Zhang B, Pirmoradian M, Zubarev R, Käll L
Mol. Cell Proteomics 16 (5) 936-948 [2017-05-00; online 2017-03-16]
Most implementations of mass spectrometry-based proteomics involve enzymatic digestion of proteins, expanding the analysis to multiple proteolytic peptides for each protein. Currently, there is no consensus of how to summarize peptides' abundances to protein concentrations, and such efforts are complicated by the fact that error control normally is applied to the identification process, and do not directly control errors linking peptide abundance measures to protein concentration. Peptides resulting from suboptimal digestion or being partially modified are not representative of the protein concentration. Without a mechanism to remove such unrepresentative peptides, their abundance adversely impacts the estimation of their protein's concentration. Here, we present a relative quantification approach, Diffacto, that applies factor analysis to extract the covariation of peptides' abundances. The method enables a weighted geometrical average summarization and automatic elimination of incoherent peptides.

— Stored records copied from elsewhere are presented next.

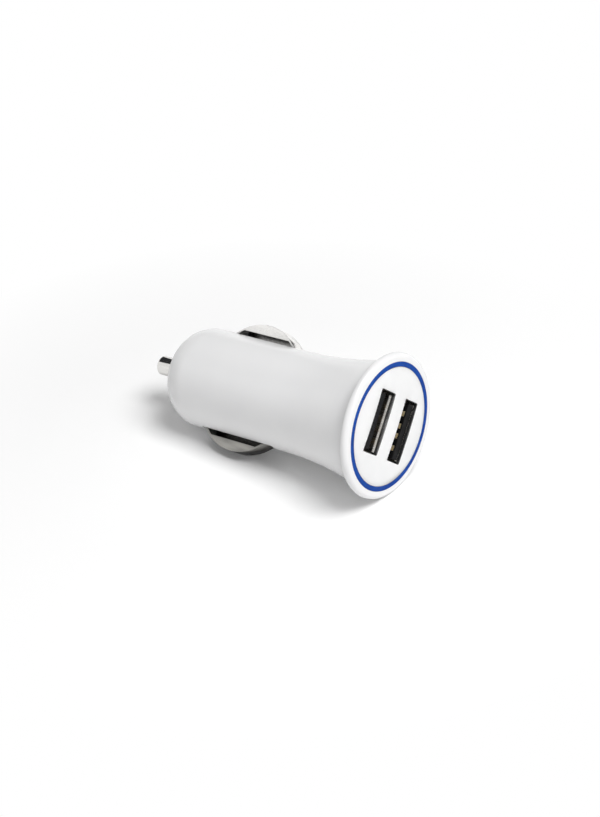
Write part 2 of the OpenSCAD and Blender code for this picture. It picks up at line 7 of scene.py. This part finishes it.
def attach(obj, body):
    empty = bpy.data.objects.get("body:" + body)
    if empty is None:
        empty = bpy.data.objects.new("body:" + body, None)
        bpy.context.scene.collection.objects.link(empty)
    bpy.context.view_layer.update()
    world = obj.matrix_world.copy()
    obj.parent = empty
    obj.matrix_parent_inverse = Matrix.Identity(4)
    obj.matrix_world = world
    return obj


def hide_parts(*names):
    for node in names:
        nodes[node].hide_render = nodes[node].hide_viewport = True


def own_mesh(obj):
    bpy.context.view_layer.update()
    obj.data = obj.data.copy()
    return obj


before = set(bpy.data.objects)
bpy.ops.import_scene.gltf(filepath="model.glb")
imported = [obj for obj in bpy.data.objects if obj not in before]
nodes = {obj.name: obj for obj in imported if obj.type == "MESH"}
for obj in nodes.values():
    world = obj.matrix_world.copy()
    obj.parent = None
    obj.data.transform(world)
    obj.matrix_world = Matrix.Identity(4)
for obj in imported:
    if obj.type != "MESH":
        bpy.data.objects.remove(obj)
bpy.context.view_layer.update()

# The plug's lie: metres, +X towards the face, +Z up, FACE in the middle of the face plane
TILT = math.radians(5.66764)
ROLL = math.radians(39.6729)
FACE = Vector((0.0279346, 0.0, 0.0145297))
LAY = (
    Matrix.Translation(FACE)
    @ Matrix.Rotation(-TILT, 4, "Y")
    @ Matrix.Rotation(-ROLL, 4, "X")
)

# A camera fitted to the light ring, the two openings and the outline
VIEW_FROM = Vector((0.476, -0.692, 0.543)).normalized()
VIEW_DISTANCE = 0.4
SENSOR_MM = 36
LONG_SIDE_PX = 817
FOCAL_PX = 2083.3
SHIFT_PX = (-89.92, 18.33)

# The share of a noise's range that colours, roughness and ramps are spread over
NOISE_LOW = 0.35
NOISE_HIGH = 0.65

# Edge rounding and smooth shading
WELD_DISTANCE = 0.000002
BEVEL_ANGLE = math.radians(40)
SMOOTH_ANGLE = math.radians(32)

# Floor and light: the floor fades to pure white between these distances from the plug's middle
FADE_START = 0.05
FADE_END = 0.09
FLOOR_GLOW = 0.075
SKY_STRENGTH = 0.29
LAMP_TARGET = Vector((0, 0, 0.01))


def make_camera():
    cam = bpy.data.objects.new("camera", bpy.data.cameras.new("camera"))
    bpy.context.collection.objects.link(cam)
    cam.data.sensor_width = SENSOR_MM
    cam.data.lens = FOCAL_PX * SENSOR_MM / LONG_SIDE_PX
    cam.data.shift_x = SHIFT_PX[0] / LONG_SIDE_PX
    cam.data.shift_y = SHIFT_PX[1] / LONG_SIDE_PX
    cam.data.clip_start = 0.01
    cam.location = FACE + VIEW_FROM * VIEW_DISTANCE
    cam.rotation_euler = VIEW_FROM.to_track_quat("Z", "Y").to_euler()
    bpy.context.scene.camera = cam


def new_material(name):
    mat = bpy.data.materials.new(name)
    mat.use_nodes = True
    tree = mat.node_tree
    shader = tree.nodes["Principled BSDF"]
    return mat, tree, shader


def add(tree, kind, **values):
    """Adds a node with its settings and unlinked inputs."""
    node = tree.nodes.new(kind)
    for key, value in values.items():
        if hasattr(node, key):
            setattr(node, key, value)
        else:
            node.inputs[key].default_value = value
    return node


def noise(tree, scale, detail, stretch=(1, 1, 1)):
    """Object-space noise, with scale in features per metre."""
    place = add(tree, "ShaderNodeTexCoord")
    mapping = add(tree, "ShaderNodeMapping")
    mapping.inputs["Scale"].default_value = stretch
    tree.links.new(place.outputs["Object"], mapping.inputs["Vector"])
    tex = add(tree, "ShaderNodeTexNoise")
    tex.inputs["Scale"].default_value = scale
    tex.inputs["Detail"].default_value = detail
    tree.links.new(mapping.outputs["Vector"], tex.inputs["Vector"])
    return tex.outputs["Fac"]


def spread(tree, fac, low, high, at_low=NOISE_LOW, at_high=NOISE_HIGH):
    """Maps a factor onto a range of values."""
    node = add(tree, "ShaderNodeMapRange")
    node.inputs["From Min"].default_value = at_low
    node.inputs["From Max"].default_value = at_high
    node.inputs["To Min"].default_value = low
    node.inputs["To Max"].default_value = high
    tree.links.new(fac, node.inputs["Value"])
    return node.outputs["Result"]


def between(tree, fac, first, second):
    """Runs from the first colour to the second as a factor grows."""
    ramp = add(tree, "ShaderNodeValToRGB")
    start, end = ramp.color_ramp.elements
    start.position = NOISE_LOW
    start.color = (*first, 1)
    end.position = NOISE_HIGH
    end.color = (*second, 1)
    tree.links.new(fac, ramp.inputs["Fac"])
    return ramp.outputs["Color"]


def relief(tree, shader, height, strength, distance):
    bump = add(tree, "ShaderNodeBump")
    bump.inputs["Strength"].default_value = strength
    bump.inputs["Distance"].default_value = distance
    tree.links.new(height, bump.inputs["Height"])
    tree.links.new(bump.outputs["Normal"], shader.inputs["Normal"])


def surface(
    name, first, second, rough, *, scale, fine,
    stretch=(1, 1, 1), bump=(0.1, 0.00002), **sockets,
):
    """A material whose colour varies at one scale, and its roughness and relief at a finer one."""
    mat, tree, shader = new_material(name)
    cloud = noise(tree, scale, 3, stretch)
    grain = noise(tree, fine, 2, stretch)
    tree.links.new(between(tree, cloud, first, second), shader.inputs["Base Color"])
    tree.links.new(spread(tree, grain, *rough), shader.inputs["Roughness"])
    relief(tree, shader, grain, *bump)
    for key, value in sockets.items():
        shader.inputs[key.replace("_", " ")].default_value = value
    return mat


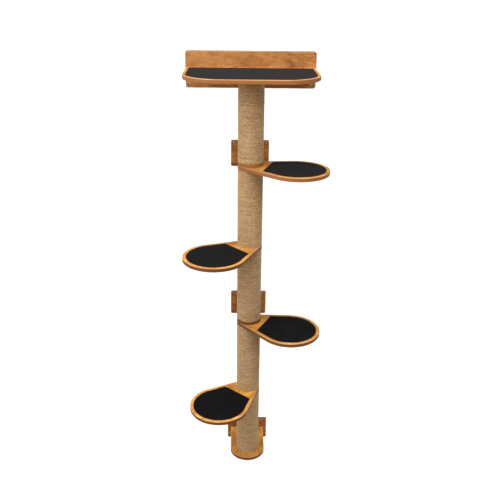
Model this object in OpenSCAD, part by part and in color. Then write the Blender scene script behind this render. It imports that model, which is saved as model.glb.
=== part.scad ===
// Wall-mounted cat tree: a rope-wrapped column with turning steps and a top shelf.
// The origin is on the wall, at the centre of the base bracket's four screw holes.
// +X is to the right, +Y points into the wall and +Z is up. All lengths are in mm.

/* [Column] */
// Outer diameter of a post, over its rope
post_d = 120; // [110:1:130]
// Length of one post
post_len = 380; // [300:5:450]
// Distance from the wall to the column's axis
post_to_wall = 190; // [185:1:220]
// Diameter of the sisal rope
rope_d = 6; // [5:0.5:8]
// Wall thickness of the core tube
tube_wall = 6; // [4:0.5:8]
// Thickness of the wooden disc in each end of a tube
disc_t = 30; // [24:1:40]

/* [Boards] */
// Thickness of every wooden board
board_t = 18; // [16:1:21]
// Depth of the recess that holds a mat
recess_depth = 3; // [2:0.5:4]
// Thickness of a mat
mat_t = 4; // [3:0.5:6]

/* [Steps] */
// Radius of a step's round end
step_r = 150; // [120:5:165]
// Distance from the column's axis to the centre of the round end
step_reach = 224; // [200:2:240]
// Width of the wooden rim around a step's mat
step_rim = 17; // [12:1:25]
// Distance from the column's axis to the straight end of the mat
mat_start = 85; // [75:1:110]
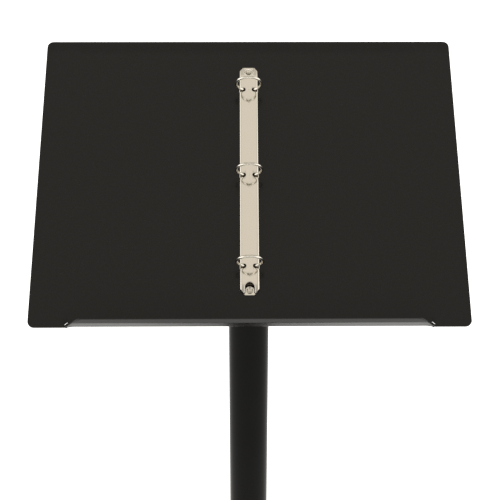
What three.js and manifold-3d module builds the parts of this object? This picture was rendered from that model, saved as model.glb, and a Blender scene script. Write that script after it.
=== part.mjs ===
// Floor-standing display desk for ring-bound pages: a sheet-steel desk with a folded lip and a
// three-ring mechanism, on a telescoping round column with a weighted disc base.
// Millimetres, +Z up, origin on the floor under the column's axis, the desk faces -Y.
import * as THREE from 'three';
import { mergeVertices } from 'three/addons/utils/BufferGeometryUtils.js';
import Module from 'manifold-3d';

const wasm = await Module();
wasm.setup();

const DEG = Math.PI / 180;
const GAP = 0.3; // clearance between neighbouring pieces

// ---------------------------------------------------------------- driving dimensions
const DESK_WIDTH = 466;
const DESK_HEIGHT = 350; // along the slope
const SHEET = 1.5; // desk sheet thickness
const DESK_CORNER = 7; // corner radius
const DESK_SLOPE = 40; // degrees from horizontal, as it stands
const PIVOT_DEPTH = 50; // tilt axis behind the desk's front surface
const PIVOT_HEIGHT = 1054; // tilt axis above the floor

const LIP_WIDTH = 387;
const LIP_INSIDE_RADIUS = 1.5;
const LIP_SHELF = 10.9; // flat stretch square to the desk
const LIP_RETURN_BEND = 14; // degrees the front edge of the lip is turned back up
const LIP_RETURN = 7.1; // flat stretch of that front edge
const LIP_CORNER = 19; // rounding of the free corners of the lip
const LIP_TANGENT = 3.2; // where the first bend leaves the flat desk, above its bottom edge
const LIP_SLIT = 0.6; // relief slit beside each end of the lip
const LIP_SLIT_CORNER = 2; // rounding of the desk corner beside the slit

const UPPER_TUBE_RADIUS = 24.15;
const LOWER_TUBE_RADIUS = 27;
const TUBE_WALL = 1.5;
const UPPER_TUBE_TOP = PIVOT_HEIGHT - 45;
const UPPER_TUBE_LENGTH = 709;
const LOWER_TUBE_TOP = 600;

const BASE_RADIUS = 200;
const BASE_THICKNESS = 8;
const FOOT_RADIUS = 16;
const FOOT_HEIGHT = 5;
const FOOT_CIRCLE = 165;

const RING_SPACING = 107.95;
const RING_RADIUS = 14.1; // centreline of the wire
const RING_WIRE = 1.4; // wire radius
const RING_CENTRE = 18.7; // ring centre above the mechanism's underside
const COVER_LENGTH = 279;
const COVER_HALF_WIDTH = 10.5;
const COVER_HEIGHT = 6.3;
const COVER_SHEET = 0.8;
const COVER_POWER = 3.2; // exponent of the super-elliptic arch
const RIVET_INSET = 5.3; // rivet centre from the cover's end
const MECHANISM_CENTRE = 174.5; // above the desk's bottom edge

const BRACKET_SHEET = 3;
const BRACKET_EAR_INSIDE = 19;
const BRACKET_HALF_WIDTH = 46;
const BRACKET_HALF_HEIGHT = 60;
const STUD_X = 36;
const STUD_V = 45;
const STUD_RADIUS = 2.5;

const TILT_BOLT_RADIUS = 4;
const CLAMP_HEIGHT = LOWER_TUBE_TOP - 22;
const CLAMP_STEM_RADIUS = 4;

// ---------------------------------------------------------------- materials
const finishes = {
  powderCoat: { color: 0x2a2927, roughness: 0.42, metalness: 0.0 },
  columnCoat: { color: 0x1f1f1e, roughness: 0.32, metalness: 0.0 },
  nickel: { color: 0xd9d0bd, roughness: 0.24, metalness: 1.0 },
  zinc: { color: 0xb4b6b8, roughness: 0.36, metalness: 1.0 },
  castAlloy: { color: 0x242424, roughness: 0.5, metalness: 0.0 },
  nylon: { color: 0xd6d2c6, roughness: 0.55, metalness: 0.0 },
  blackPlastic: { color: 0x161616, roughness: 0.5, metalness: 0.0 },
  rubber: { color: 0x141414, roughness: 0.85, metalness: 0.0 },
};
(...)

We demonstrate, based on a set of controlled label-free experiments using standard mixtures of proteins, that the covariation structure extracted by the factor analysis accurately reflects protein concentrations. In the 1% peptide-spectrum match-level FDR data set, as many as 11% of the peptides have abundance differences incoherent with the other peptides attributed to the same protein. If not controlled, such contradicting peptide abundance have a severe impact on protein quantifications. When adding the quantities of each protein's three most abundant peptides, we note as many as 14% of the proteins being estimated as having a negative correlation with their actual concentration differences between samples. Diffacto reduced the amount of such obviously incorrectly quantified proteins to 1.6%. Furthermore, by analyzing clinical data sets from two breast cancer studies, our method revealed the persistent proteomic signatures linked to three subtypes of breast cancer. We conclude that Diffacto can facilitate the interpretation and enhance the utility of most types of proteomics data.